Vista por outro aspecto, a fisionomia de Nosso Senhor nesse crucifixo corresponde a uma situação para a qual não encontro no vocabulário português nenhuma palavra inteiramente adequada, como é o termo francês détresse. É uma aflição que estica ou contorce o homem de todos os modos, e para a qual não há remédio. Nosso Senhor Jesus Cristo parece olhar para o Padre Eterno, e não mais para os homens, e dizer: “Meu Pai, nem em Vós encontro compaixão!” Nessa hora, como que uma misteriosa cortina se interpôs entre a divindade e humanidade d’Ele. Esta encontrava-se na aridez, enquanto a sua divindade, no Céu, estava imersa na glória e na felicidade eternas, inseparáveis da natureza divina. Na sua humanidade, Jesus está olhando para o Céu, como quem diz: “Tudo está toldado, não há saída!”

Em quantas situações da vida nós temos a impressão de que tudo está toldado e não há saída! Nessas horas, saibamos rezar, pedir socorro por meio de Nossa Senhora, e certamente seremos atendidos pelo Céu.

Outra fotografia do mesmo crucifixo apresenta a pobre natureza humana colocada próxima à morte. “Mortis dolores circundederunt me – As dores da morte me cercaram (Sl 114, 3). Elas vão, dentro em pouco, me devorar. E, Homem que sou, tenho horror da morte! Mas Eu a quero para salvar os homens!”

Tem-se a impressão de que toda forma de aflição O esgotou tanto, que Ele está como que entregue e olhando as suas próprias dores como algo que já se apoderou d’Ele inteiramente. De maneira que só Lhe falta dizer consummatum est e morrer. O cálice está bebido. Dir-se-ia que houve um sobressalto, mas há algo da aceitação do fato consumado, onde está presente a doçura das resignações últimas.

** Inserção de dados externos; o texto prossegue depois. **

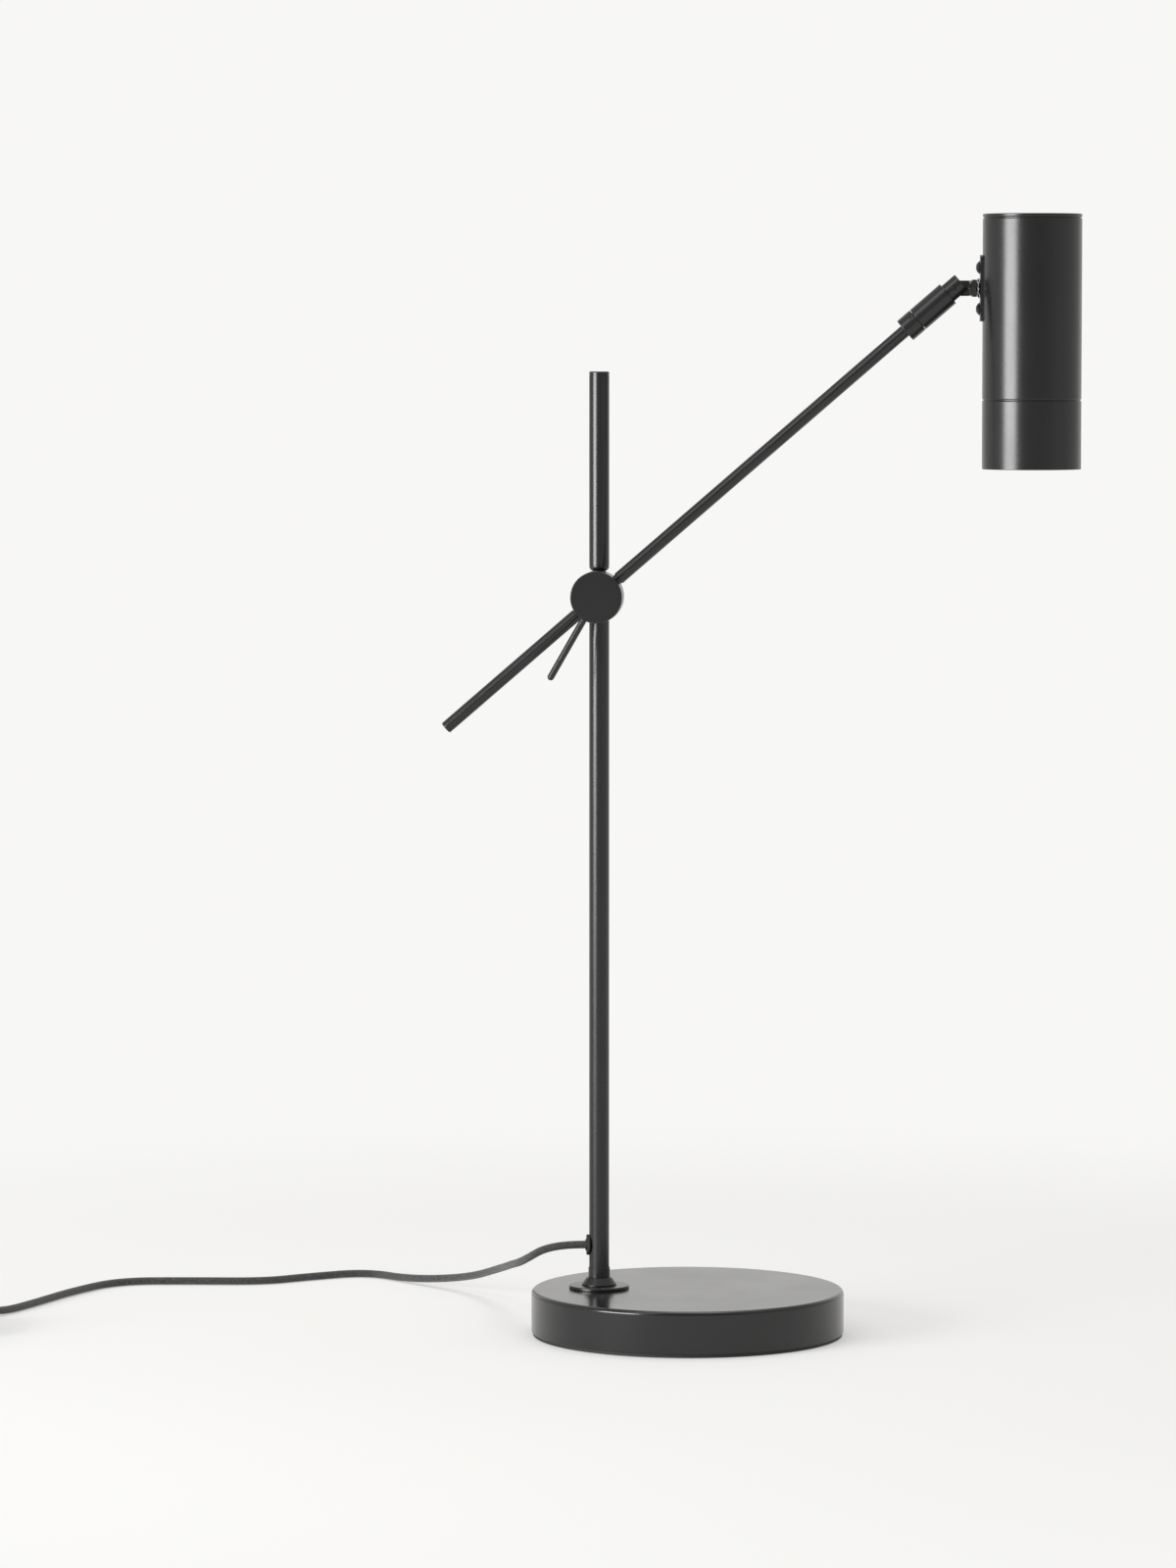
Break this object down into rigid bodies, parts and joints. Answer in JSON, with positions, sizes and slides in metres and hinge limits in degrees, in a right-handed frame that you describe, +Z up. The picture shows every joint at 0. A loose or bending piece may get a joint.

Notem o aspecto impressionante da bofetada criminosa dada no rosto, e a chaga que abriu na face divina.

Ó Senhor, pelo Sangue de Jesus e pelas lágrimas de Maria, tende pena de mim!

Esses são os comentários sugeridos por essa esplêndida sequência de fotografias do crucifixo da Igreja de São Francisco de Assis, em São João del Rei. São palavras que nos predispõem para os sentimentos de contrição que devemos ter durante a Semana Santa.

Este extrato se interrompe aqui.